Glitter, 78, was sentenced to 16 years in prison in 2015 after he was found guilty of sexually abusing three young girls, all of whom were under the age of 13, The Post previously reported.
The “Rock and Roll Part 2” singer, who was born Paul Francis Gadd, was released in February after only serving half of his sentence.
A spokesperson for the UK Ministry of Justice — an organization that “supervises high-risk offenders released into the community” — confirmed Glitter’s return to lockdown to The Post.
“Protecting the public is our number one priority,” the spokesperson said. “That’s why we set tough liscence conditions and so when offenders breach them, we don’t hesitate to return them to custody.”
Glitter reportedly headed back to the clinker on Monday because he breached the conditions that were agreed upon when he was initially released just last month.
Those conditions included him being “closely monitored” by the police and having to wear a tag that has a GPS on it.
Glitter allegedly was caught trying to “access the dark web on his phone,” according to the Daily Mail.
He was recently spotted in a bail hostel in the United Kingdom, where he was allegedly typing, “how to avoid detection when web browsing” on a cell phone, according to the outlet.
In 2015, he was found guilty of one count of attempted rape, four counts of indecent assault and one count of sexual intercourse with a girl under the age of 13 in the 1970s.
Glitter was a popular pop star in the 1970s and the 1980s, coming out with hit songs “Rock and Roll Part 2” and “Do You Wanna Touch Me,” among others.
When he was picked up on Monday, the pop star said that he was trying to find “the Onion,” which is a nickname for a URL extension on the dark web.
He was spotted under a brown blanket being driven out of the bail hostel in an “unmarked police car,” according to the Daily Mail.
“I would have thought there would be license conditions prohibiting this sort of activity and I hope the Ministry of Justice takes swift action to deal with this,” former UK Justice Secretary Robert Buckland told the Daily Mail.

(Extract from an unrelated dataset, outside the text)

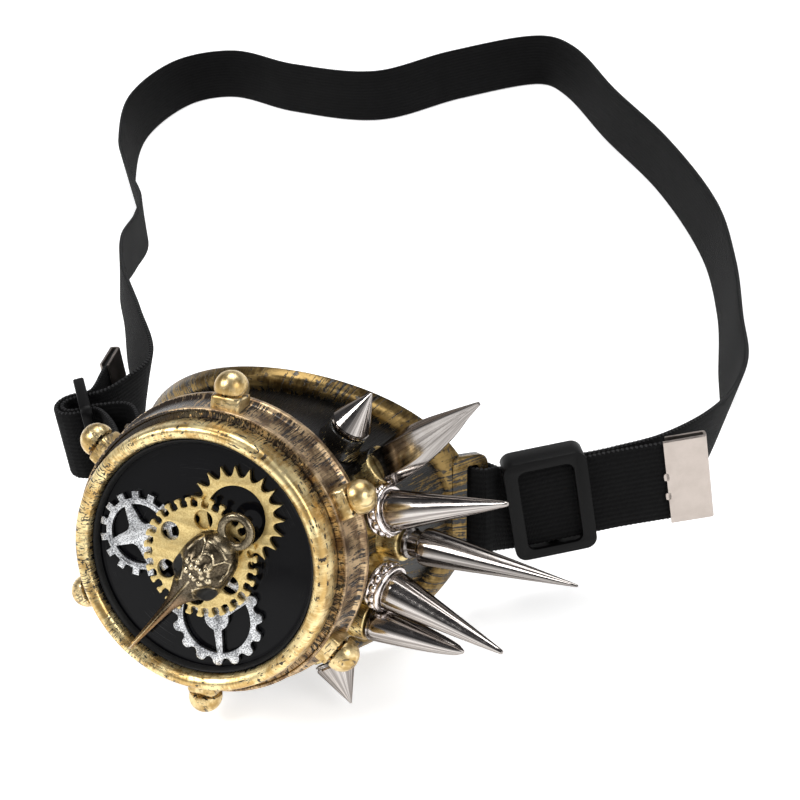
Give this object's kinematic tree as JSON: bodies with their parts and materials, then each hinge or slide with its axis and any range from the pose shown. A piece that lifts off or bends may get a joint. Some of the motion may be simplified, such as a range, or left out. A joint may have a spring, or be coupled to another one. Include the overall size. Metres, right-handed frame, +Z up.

A re-release decision would be left to the United Kingdom’s Parole Board.
In 1999, the singer was sentenced to four months in prison for possessing 4,000 images of child pornography.
He was also sent to jail for three years in 2006 for obscene acts with two girls in Vietnam.
When he returned to the UK, he was placed on their Sex Offenders Register there.
“It is difficult to overstate the depravity of this dreadful behavior,” Judge Alistair McCreath said when he was sentenced in 2015.
The judge explained that he wanted to put the star in prison for much longer, but he was “constrained” by sentencing restrictions from the crimes he committed in the 1970s.